Each position may appear twice in the visited structure:
- Once after a forward move
- Once after a backward move
Therefore, the total number of states is linear in the bounded range.
Test Cases
solution = Solution()
# Provided examples
assert solution.minimumJumps([14,4,18,1,15], 3, 15, 9) == 3 # simple forward path
assert solution.minimumJumps([8,3,16,6,12,20], 15, 13, 11) == -1 # unreachable target
assert solution.minimumJumps([1,6,2,14,5,17,4], 16, 9, 7) == 2 # overshoot then backward
# Target already at start
assert solution.minimumJumps([], 3, 2, 0) == 0 # no jumps needed
# Single forward jump
assert solution.minimumJumps([], 4, 2, 4) == 1 # direct forward jump
# Requires avoiding forbidden positions
assert solution.minimumJumps([2,4,6], 3, 1, 7) == 4 # navigate around blocked cells
# Impossible because all paths blocked
assert solution.minimumJumps([1,2,3,4], 2, 1, 5) == -1 # cannot progress
# Requires revisiting positions with different states
assert solution.minimumJumps([10], 6, 4, 8) == 3 # state distinction matters
# Large target with overshoot
assert solution.minimumJumps([], 5, 3, 17) == 5 # overshooting allowed
# Forbidden near target
assert solution.minimumJumps([9], 3, 2, 11) != -1 # alternative route exists
| Test | Why |
|---|---|
| Example 1 | Validates straightforward BFS traversal |
| Example 2 | Confirms unreachable targets return -1 |
| Example 3 | Verifies overshooting and backward movement |
x = 0 |
Tests immediate success case |
| Single forward jump | Tests simplest nontrivial path |
| Forbidden positions | Ensures blocked cells are skipped |
| Fully blocked paths | Confirms BFS termination correctness |
| Revisiting states | Verifies state includes backward flag |
| Large overshoot | Tests movement beyond target |
| Forbidden near target | Ensures alternate routing works |
Edge Cases
One important edge case occurs when the target is 0. Since the bug already starts at position 0, the answer should immediately be 0 without performing any BFS expansion. The implementation naturally handles this because the initial queue state is checked against the target before generating new moves.

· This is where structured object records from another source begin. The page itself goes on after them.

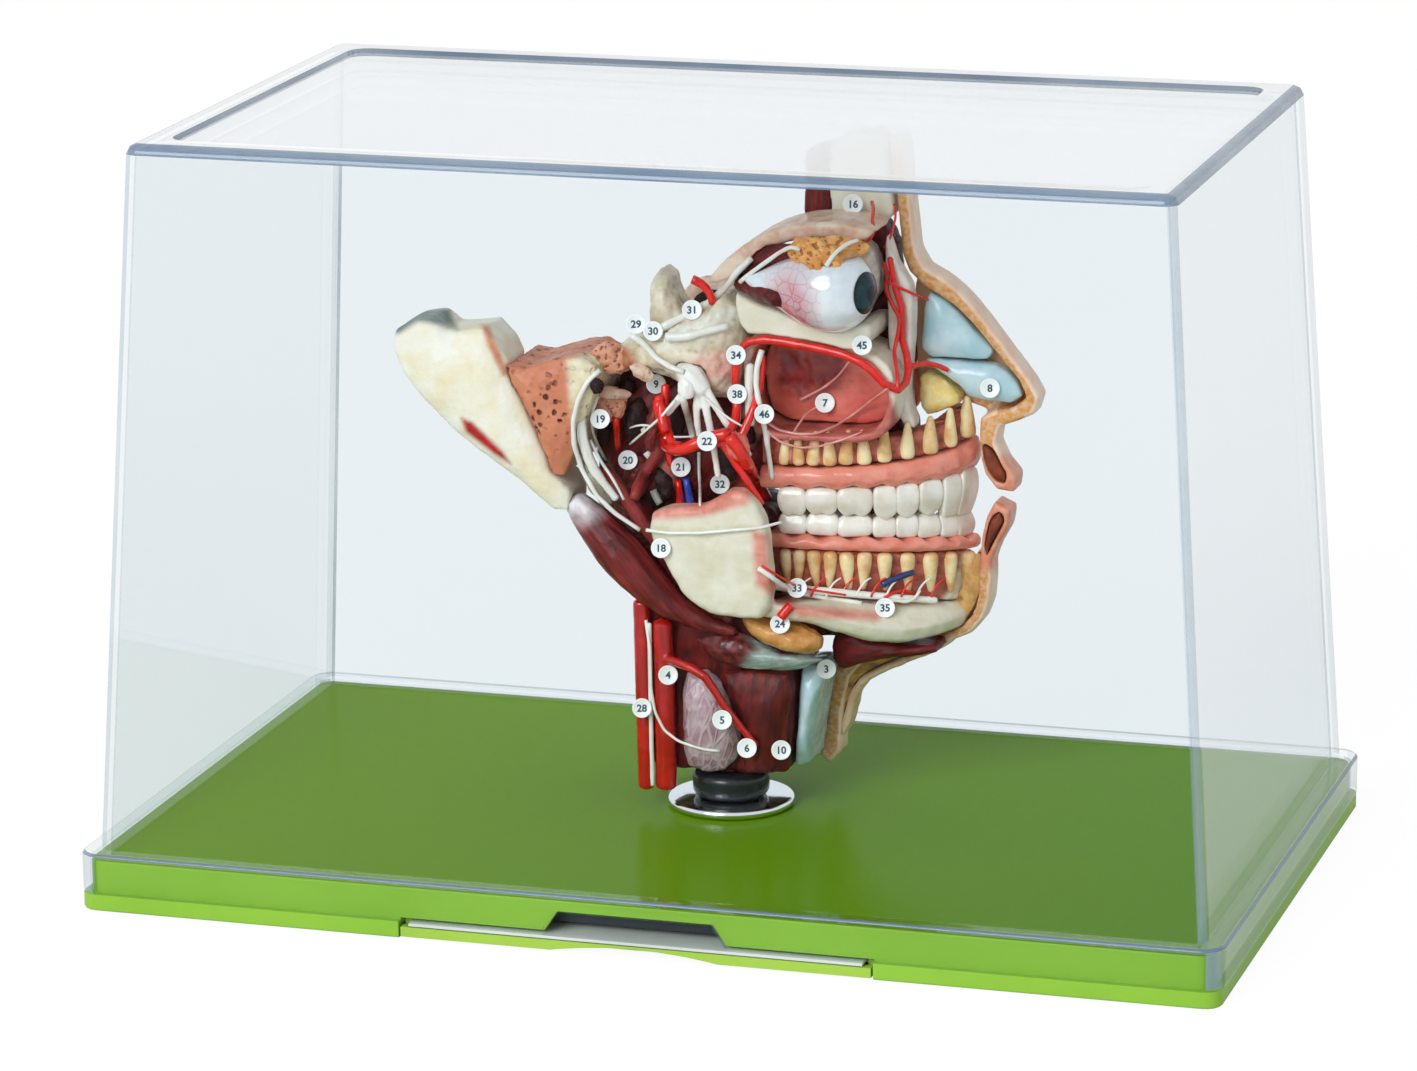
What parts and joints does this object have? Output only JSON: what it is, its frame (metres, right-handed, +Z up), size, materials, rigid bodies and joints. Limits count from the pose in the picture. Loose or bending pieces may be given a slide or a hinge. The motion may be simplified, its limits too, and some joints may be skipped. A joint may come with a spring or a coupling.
{
  "type": "anatomical head model",
  "caption": "Half-head anatomical section model on a foot disc, under a clear lift-off dust cover on a moulded base with a key-card drawer.",
  "frame": {"origin": "on the surface the base stands on, under the middle of the base", "axes": "+Z up, +X the way the face looks along the long side of the base, -Y the side the opened half of the head faces"},
  "size_m": [0.34, 0.199, 0.225],
  "materials": {
    "moss": "moulded moss green plastic, slightly glossy",
    "clear": "clear acrylic with bluish edges",
    "card": "light grey printed card",
    "chrome": "polished chrome",
    "blackened": "dark blue-black gloss",
    "skin": "painted skin tone, satin",
    "bone": "painted bone cream, satin",
    "flesh": "painted muscle red, satin",
    "dark_flesh": "painted deep red, satin",
    "gum": "painted gum pink, glossy",
    "tooth": "tooth white, glossy",
    "root": "painted root yellow, satin",
    "mucosa": "painted mucosa red, glossy",
    "artery": "artery red, glossy",
    "nerve": "nerve white, satin",
    "cartilage": "cartilage pale blue, satin",
    "fat": "painted fat yellow, satin",
    "gland": "painted gland orange, satin",
    "sclera": "eye white, glossy",
    "marrow": "painted spongy bone, satin",
    "fascia": "painted grey fascia, satin",
    "gland_pink": "painted pink gland, satin"
  },
  "bodies": {
    "base": {"base_tray": "moss", "foot_disc": "chrome", "foot_collar": "blackened", "stud": "chrome", "stud_nut": "chrome"},
    "cover": {"dust_cover": "clear"},
    "drawer": {"card_drawer": "moss", "key_card": "card"},
    "head": {"skull_core": "dark_flesh", "neck_core": "dark_flesh", "mouth_floor": "mucosa", "frontal_bone": "bone", "temporal_muscle": "flesh", "orbital_fat": "fat", "orbital_roof": "skin", "skull_base": "bone", "orbital_floor": "bone", "pterygoid_muscle": "dark_flesh", "temporal_bone": "bone", "mastoid_cells": "marrow", "maxilla": "bone", "sinus_lining": "mucosa", "nasal_process": "bone", "upper_face_skin": "skin", "lower_face_skin": "skin", "lip_muscle_upper": "flesh", "lip_muscle_lower": "flesh", "nasal_cartilage_upper": "cartilage", "nasal_cartilage_alar": "cartilage", "alar_fat": "fat", "mandible": "bone", "upper_root_bed": "root", "lower_root_bed": "root", "upper_gum": "gum", "lower_gum": "gum", "lower_teeth": "tooth", "upper_teeth": "tooth", "mylohyoid_muscle": "dark_flesh", "submandibular_gland": "gland", "thyroid_gland": "gland_pink", "infrahyoid_muscles": "flesh", "hyoid_region": "fascia", "thyroid_cartilage": "cartilage", "trigeminal_nerve": "nerve", "maxillary_artery": "artery", "external_carotid": "artery", "infraorbital_artery": "artery", "digastric_muscle": "flesh", "stylohyoid_muscle": "flesh", "internal_carotid": "artery", "vagus_nerve": "nerve", "mandibular_nerve": "nerve", "maxillary_nerve": "nerve", "facial_nerve": "nerve", "levator_muscle": "dark_flesh", "lateral_rectus": "flesh", "optic_nerve": "nerve", "lacrimal_gland": "gland", "eyeball": "sclera"}
  },
  "joints": [
    {"name": "cover_lift", "type": "slide", "parent": "base", "child": "cover", "axis": [0, 0, 1], "range_m": [0, 0.24]},
    {"name": "drawer_slide", "type": "slide", "parent": "base", "child": "drawer", "axis": [0, -1, 0], "range_m": [0, 0.12]},
    {"name": "head_swivel", "type": "hinge", "parent": "base", "child": "head", "pos_m": [-0.002, 0.004, 0.03], "axis": [0, 0, 1], "range_deg": [-25, 25]}
  ]
}
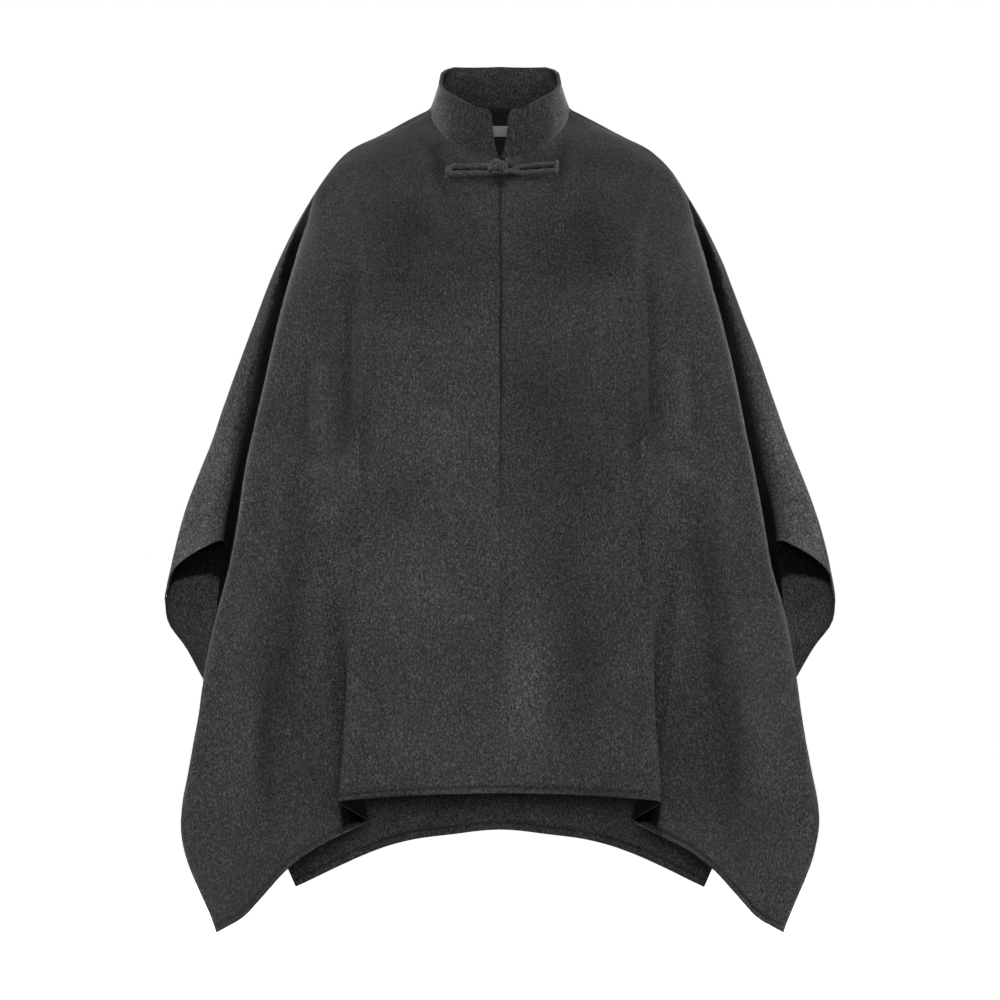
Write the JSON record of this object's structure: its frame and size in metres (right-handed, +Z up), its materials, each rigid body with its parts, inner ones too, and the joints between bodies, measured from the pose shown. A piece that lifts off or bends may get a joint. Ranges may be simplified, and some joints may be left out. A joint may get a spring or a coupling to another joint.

Another tricky edge case involves overshooting the target. A naive solution might restrict exploration to positions less than or equal to x, but valid paths sometimes require moving past the destination and then jumping backward. The implementation avoids this bug by allowing exploration up to a safe upper bound rather than stopping at the target.
A particularly subtle edge case arises from the restriction against consecutive backward jumps. Suppose a position is reached after a backward move. Future backward moves from that state are forbidden. If the visited structure tracked only positions, the algorithm could incorrectly prune valid paths. The implementation solves this by storing both the position and whether the previous move was backward.
Another important scenario involves infinite exploration. Since forward jumps can continue indefinitely, BFS without a boundary would never terminate in some unreachable cases. The implementation uses a fixed upper bound of 6000, which is sufficient under the given constraints and guarantees termination.